YOUR INSTRUCTIONS:
Will you return, word for word, only the lines from the top of the data below down to and including the one with "tuck_depth = 12.0"?

DATA:
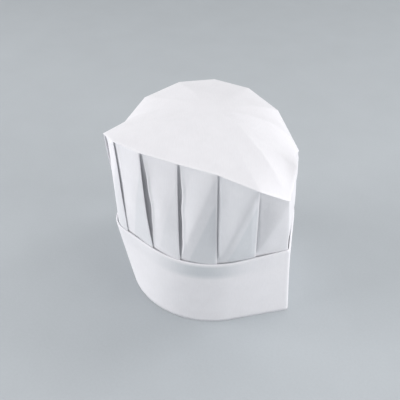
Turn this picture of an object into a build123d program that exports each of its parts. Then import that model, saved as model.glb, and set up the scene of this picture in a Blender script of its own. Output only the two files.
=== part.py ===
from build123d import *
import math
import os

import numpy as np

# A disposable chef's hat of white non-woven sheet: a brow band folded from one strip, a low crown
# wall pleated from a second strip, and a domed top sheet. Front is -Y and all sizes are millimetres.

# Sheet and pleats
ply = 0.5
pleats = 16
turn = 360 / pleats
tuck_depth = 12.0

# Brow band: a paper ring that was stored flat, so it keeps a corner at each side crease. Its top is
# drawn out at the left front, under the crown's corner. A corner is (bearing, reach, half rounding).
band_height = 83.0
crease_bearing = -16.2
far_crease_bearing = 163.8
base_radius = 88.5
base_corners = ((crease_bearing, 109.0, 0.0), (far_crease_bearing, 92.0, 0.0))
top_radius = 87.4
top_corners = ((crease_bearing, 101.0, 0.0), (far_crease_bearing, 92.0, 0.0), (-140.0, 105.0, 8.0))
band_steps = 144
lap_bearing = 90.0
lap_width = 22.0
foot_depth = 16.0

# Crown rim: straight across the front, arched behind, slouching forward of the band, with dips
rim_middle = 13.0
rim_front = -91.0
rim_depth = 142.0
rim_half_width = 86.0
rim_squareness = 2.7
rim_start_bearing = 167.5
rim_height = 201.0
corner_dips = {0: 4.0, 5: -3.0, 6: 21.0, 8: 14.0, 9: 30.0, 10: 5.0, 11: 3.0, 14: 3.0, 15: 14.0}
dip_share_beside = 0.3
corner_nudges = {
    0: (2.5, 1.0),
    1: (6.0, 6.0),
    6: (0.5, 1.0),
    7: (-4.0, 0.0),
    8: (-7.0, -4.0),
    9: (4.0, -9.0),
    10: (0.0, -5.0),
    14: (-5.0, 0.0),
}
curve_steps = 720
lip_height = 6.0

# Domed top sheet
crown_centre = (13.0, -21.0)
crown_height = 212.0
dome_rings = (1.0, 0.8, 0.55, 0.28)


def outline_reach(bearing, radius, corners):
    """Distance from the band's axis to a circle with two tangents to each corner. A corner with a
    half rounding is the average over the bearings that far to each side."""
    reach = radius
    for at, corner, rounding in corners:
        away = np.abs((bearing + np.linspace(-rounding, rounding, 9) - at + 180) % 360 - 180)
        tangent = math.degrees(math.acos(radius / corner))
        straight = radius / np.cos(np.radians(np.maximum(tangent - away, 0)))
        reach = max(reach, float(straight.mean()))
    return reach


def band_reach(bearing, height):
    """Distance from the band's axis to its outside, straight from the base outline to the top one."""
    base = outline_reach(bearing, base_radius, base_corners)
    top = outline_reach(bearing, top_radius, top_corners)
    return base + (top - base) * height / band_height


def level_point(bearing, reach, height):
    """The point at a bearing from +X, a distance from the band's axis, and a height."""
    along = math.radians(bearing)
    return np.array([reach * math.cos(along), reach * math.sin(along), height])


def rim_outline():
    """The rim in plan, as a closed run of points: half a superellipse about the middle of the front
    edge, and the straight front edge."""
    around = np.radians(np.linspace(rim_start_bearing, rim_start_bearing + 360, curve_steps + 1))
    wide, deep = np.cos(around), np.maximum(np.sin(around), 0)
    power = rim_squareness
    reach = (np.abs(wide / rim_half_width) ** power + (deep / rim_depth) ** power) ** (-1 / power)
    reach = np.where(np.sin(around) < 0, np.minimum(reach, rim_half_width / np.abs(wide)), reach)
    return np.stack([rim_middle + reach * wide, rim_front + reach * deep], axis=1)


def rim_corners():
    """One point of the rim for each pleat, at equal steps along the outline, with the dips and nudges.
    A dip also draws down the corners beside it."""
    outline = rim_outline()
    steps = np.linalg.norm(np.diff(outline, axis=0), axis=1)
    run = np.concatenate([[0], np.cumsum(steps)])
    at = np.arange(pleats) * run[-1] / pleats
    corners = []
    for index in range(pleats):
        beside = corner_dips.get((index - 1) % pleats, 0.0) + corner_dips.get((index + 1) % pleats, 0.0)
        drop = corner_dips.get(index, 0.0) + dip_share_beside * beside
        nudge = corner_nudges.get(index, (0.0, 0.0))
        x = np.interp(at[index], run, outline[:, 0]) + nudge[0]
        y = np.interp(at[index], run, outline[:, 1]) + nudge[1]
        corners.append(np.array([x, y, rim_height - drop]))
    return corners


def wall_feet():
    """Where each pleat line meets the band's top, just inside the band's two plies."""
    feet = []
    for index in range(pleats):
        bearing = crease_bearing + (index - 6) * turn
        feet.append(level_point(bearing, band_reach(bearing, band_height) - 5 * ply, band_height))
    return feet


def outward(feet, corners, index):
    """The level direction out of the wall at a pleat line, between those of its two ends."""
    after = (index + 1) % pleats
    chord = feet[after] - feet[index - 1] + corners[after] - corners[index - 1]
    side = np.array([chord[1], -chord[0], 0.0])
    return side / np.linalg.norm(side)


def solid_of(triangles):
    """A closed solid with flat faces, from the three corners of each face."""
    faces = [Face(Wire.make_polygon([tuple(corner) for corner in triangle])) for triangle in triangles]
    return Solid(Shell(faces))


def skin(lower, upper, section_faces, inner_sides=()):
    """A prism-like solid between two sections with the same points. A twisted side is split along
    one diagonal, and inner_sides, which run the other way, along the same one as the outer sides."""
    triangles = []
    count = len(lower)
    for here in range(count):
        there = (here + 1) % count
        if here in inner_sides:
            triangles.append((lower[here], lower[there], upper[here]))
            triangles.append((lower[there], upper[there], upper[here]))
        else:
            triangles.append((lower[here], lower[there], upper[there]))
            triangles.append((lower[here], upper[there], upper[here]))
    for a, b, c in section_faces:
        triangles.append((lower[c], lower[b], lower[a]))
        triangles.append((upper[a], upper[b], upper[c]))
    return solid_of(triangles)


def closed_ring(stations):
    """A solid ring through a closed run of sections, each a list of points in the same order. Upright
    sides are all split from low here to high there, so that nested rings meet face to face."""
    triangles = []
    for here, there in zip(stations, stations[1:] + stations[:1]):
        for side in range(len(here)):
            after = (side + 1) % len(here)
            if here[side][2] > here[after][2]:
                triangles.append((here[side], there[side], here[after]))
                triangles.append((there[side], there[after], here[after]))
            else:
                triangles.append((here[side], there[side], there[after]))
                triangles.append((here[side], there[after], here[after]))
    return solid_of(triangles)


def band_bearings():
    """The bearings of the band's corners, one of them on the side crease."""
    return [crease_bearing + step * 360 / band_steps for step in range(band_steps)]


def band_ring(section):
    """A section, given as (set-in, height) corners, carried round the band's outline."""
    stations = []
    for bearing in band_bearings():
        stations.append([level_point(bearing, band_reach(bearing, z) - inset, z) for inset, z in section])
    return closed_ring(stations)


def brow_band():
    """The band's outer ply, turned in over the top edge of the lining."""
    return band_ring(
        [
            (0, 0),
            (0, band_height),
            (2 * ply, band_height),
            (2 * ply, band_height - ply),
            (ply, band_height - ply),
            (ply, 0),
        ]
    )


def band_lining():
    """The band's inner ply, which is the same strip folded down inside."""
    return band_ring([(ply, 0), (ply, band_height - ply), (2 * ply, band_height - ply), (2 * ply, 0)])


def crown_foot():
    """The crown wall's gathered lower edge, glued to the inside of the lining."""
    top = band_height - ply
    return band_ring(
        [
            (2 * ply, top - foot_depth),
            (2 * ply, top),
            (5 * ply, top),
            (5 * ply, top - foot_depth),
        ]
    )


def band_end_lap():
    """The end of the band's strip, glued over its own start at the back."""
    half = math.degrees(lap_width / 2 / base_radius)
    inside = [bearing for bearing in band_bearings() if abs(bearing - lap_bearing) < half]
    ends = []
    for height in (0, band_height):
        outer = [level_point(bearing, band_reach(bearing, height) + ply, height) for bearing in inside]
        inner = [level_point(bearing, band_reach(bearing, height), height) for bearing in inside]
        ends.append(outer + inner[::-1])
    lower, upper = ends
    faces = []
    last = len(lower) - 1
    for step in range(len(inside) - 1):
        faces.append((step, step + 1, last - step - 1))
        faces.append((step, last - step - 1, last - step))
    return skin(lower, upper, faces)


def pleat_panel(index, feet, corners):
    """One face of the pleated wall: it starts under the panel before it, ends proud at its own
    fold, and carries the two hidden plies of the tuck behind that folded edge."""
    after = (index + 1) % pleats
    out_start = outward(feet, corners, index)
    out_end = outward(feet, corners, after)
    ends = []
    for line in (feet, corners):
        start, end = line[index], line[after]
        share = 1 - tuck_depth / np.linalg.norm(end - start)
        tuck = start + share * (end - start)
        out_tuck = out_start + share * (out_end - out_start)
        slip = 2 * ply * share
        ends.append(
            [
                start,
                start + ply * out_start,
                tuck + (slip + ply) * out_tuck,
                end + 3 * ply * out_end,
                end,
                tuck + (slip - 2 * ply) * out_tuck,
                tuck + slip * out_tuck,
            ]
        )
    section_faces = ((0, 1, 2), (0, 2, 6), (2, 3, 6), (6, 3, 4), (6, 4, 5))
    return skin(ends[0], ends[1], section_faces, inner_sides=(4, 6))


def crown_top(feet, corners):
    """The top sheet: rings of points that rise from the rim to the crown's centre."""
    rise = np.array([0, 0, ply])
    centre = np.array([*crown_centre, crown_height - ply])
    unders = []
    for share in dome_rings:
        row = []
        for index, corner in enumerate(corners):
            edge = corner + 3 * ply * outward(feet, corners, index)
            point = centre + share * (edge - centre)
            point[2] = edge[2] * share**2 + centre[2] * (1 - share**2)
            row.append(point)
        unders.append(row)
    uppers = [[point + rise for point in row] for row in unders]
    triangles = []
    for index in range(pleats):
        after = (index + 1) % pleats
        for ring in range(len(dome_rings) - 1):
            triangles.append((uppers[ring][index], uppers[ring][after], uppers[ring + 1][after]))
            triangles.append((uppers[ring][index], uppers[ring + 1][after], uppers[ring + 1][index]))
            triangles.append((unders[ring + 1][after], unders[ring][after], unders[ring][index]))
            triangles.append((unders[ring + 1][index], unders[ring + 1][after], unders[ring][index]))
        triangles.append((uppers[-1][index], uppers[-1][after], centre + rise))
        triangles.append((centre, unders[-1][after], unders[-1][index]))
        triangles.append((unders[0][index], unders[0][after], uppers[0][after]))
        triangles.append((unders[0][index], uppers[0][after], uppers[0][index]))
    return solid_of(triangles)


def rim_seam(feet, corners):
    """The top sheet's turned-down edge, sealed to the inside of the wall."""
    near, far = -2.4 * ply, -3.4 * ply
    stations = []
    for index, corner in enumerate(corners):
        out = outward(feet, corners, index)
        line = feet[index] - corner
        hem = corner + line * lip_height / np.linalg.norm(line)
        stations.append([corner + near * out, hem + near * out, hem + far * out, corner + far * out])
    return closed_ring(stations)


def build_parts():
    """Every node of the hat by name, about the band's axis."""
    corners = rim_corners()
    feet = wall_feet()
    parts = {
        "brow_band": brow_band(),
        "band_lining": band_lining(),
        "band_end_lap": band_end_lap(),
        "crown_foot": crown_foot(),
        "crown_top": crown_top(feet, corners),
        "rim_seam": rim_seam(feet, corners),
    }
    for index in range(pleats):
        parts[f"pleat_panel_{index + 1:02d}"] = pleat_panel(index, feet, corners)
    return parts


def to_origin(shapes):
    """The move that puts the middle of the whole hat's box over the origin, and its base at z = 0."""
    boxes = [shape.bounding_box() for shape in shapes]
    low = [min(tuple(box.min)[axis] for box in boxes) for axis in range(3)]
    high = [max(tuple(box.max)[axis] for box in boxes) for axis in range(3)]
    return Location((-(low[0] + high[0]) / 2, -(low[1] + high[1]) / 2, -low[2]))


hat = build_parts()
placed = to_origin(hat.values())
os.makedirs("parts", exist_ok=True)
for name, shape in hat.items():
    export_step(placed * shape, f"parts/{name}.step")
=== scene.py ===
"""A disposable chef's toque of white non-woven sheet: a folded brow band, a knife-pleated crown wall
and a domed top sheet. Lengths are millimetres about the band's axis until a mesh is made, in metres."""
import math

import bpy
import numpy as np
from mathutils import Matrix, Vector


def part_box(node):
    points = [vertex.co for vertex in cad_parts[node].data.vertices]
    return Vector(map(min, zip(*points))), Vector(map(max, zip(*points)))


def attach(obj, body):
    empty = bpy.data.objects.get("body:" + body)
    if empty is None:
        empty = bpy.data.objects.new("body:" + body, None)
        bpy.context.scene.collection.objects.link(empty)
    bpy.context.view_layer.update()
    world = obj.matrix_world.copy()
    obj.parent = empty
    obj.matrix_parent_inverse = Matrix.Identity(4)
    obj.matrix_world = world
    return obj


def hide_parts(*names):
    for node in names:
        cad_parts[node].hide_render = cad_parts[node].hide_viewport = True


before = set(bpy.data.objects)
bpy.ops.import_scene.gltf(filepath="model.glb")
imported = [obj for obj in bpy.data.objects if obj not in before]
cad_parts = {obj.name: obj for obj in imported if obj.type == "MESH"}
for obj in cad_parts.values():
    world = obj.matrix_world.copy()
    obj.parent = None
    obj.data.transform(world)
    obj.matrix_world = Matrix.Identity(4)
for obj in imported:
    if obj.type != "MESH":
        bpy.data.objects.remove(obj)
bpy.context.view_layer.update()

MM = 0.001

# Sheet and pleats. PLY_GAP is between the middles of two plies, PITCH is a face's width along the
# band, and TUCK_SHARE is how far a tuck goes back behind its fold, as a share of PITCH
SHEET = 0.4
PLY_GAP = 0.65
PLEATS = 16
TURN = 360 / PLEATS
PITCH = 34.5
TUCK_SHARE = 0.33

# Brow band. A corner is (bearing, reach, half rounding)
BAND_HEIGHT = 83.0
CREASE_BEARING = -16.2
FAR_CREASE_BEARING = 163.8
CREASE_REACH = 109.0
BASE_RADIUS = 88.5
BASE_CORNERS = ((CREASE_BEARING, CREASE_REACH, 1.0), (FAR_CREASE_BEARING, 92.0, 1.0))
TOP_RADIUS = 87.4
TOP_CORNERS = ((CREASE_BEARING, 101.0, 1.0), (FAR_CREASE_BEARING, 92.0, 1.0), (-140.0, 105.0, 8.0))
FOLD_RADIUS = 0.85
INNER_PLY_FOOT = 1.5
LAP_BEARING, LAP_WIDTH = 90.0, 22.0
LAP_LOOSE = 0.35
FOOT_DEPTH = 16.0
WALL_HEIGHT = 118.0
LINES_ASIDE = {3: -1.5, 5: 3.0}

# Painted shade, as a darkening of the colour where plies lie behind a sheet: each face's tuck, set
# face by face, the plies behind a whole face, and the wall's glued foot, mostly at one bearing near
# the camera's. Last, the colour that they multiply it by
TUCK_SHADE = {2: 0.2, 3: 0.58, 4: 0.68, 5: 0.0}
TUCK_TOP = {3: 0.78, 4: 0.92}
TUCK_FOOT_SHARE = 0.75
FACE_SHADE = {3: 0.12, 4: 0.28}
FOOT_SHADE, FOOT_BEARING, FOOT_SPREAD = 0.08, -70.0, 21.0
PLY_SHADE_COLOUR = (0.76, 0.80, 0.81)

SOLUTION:
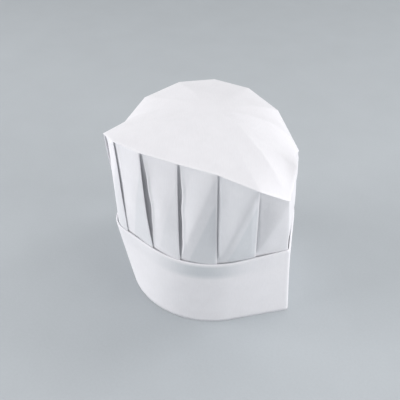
Turn this picture of an object into a build123d program that exports each of its parts. Then import that model, saved as model.glb, and set up the scene of this picture in a Blender script of its own. Output only the two files.
=== part.py ===
from build123d import *
import math
import os

import numpy as np

# A disposable chef's hat of white non-woven sheet: a brow band folded from one strip, a low crown
# wall pleated from a second strip, and a domed top sheet. Front is -Y and all sizes are millimetres.

# Sheet and pleats
ply = 0.5
pleats = 16
turn = 360 / pleats
tuck_depth = 12.0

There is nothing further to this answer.